> INFORMATION GIVEN:
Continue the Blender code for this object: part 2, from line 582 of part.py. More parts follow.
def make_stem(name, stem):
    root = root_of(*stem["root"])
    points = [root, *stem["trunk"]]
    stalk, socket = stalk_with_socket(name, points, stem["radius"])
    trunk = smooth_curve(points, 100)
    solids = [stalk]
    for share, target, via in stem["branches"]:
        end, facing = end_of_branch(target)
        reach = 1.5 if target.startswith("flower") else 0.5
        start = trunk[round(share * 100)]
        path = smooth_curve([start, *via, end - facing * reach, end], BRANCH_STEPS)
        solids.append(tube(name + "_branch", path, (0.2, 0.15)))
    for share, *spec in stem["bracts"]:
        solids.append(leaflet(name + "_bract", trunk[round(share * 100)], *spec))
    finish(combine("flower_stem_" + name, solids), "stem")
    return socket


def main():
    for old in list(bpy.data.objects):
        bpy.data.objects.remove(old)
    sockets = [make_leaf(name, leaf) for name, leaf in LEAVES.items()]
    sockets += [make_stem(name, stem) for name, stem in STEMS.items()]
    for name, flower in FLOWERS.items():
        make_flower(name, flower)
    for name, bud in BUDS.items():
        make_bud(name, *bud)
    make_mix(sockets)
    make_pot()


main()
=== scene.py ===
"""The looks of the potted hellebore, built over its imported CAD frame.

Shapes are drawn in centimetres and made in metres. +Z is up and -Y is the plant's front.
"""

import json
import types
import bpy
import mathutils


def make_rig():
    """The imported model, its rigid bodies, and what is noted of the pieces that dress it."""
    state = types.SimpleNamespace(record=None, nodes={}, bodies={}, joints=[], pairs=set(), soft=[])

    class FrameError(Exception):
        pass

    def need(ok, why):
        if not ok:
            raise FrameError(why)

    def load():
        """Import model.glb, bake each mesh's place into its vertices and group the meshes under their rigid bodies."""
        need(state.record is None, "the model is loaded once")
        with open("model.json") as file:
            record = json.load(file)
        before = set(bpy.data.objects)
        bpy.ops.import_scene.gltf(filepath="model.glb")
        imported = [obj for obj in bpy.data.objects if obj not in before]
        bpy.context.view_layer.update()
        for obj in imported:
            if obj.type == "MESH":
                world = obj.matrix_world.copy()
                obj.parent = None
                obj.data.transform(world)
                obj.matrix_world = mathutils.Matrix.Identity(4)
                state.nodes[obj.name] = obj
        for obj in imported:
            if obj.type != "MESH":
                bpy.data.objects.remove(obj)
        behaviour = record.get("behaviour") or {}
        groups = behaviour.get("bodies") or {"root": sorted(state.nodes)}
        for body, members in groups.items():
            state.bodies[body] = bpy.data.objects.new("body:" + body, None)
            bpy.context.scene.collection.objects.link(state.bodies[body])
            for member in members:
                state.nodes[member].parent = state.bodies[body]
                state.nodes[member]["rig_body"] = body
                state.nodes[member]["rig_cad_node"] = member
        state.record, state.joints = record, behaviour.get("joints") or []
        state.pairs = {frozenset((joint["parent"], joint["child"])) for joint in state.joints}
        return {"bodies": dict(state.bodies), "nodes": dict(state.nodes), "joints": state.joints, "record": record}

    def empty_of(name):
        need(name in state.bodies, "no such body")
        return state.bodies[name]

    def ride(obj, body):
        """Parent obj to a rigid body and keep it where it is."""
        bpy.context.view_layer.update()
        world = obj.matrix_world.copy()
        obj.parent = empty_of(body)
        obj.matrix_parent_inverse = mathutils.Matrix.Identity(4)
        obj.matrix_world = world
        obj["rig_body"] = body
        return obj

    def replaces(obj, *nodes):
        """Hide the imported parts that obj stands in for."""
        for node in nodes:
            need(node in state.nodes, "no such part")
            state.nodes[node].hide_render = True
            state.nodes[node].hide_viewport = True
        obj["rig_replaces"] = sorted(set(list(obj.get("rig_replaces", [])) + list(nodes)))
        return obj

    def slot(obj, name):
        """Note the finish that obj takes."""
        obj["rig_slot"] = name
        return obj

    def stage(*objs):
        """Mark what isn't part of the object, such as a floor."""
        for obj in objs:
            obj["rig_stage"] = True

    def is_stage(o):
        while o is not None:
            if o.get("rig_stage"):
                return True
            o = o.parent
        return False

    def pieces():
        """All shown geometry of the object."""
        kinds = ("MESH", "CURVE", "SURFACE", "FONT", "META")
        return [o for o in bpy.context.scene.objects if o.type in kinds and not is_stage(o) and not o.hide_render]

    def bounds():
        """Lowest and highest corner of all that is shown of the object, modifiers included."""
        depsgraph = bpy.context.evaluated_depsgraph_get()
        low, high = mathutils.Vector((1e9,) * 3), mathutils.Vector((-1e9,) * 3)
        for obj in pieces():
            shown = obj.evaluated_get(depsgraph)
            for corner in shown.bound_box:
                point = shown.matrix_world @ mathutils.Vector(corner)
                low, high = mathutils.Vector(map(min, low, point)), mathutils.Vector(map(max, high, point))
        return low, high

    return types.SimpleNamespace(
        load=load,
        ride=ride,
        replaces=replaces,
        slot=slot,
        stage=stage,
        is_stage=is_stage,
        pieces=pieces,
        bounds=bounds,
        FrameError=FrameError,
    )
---
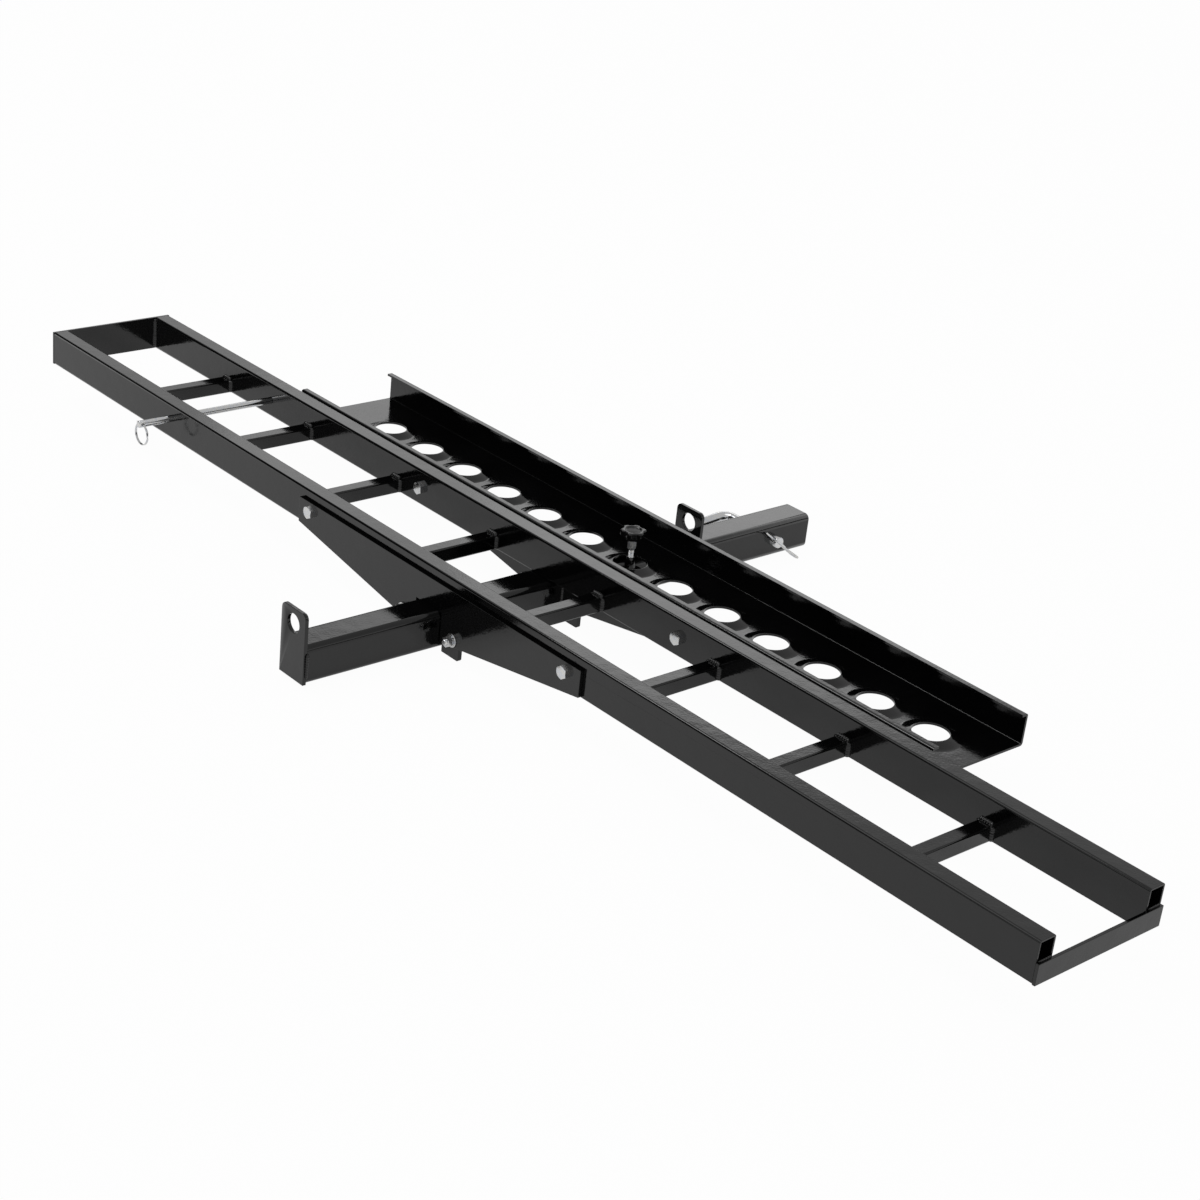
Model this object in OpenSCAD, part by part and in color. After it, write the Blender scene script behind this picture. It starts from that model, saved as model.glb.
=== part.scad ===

> JOB: Please list every line of the records that contains "parts".

> WRITTEN ANSWER:
Continue the Blender code for this object: part 2, from line 582 of part.py. More parts follow.
        """Hide the imported parts that obj stands in for."""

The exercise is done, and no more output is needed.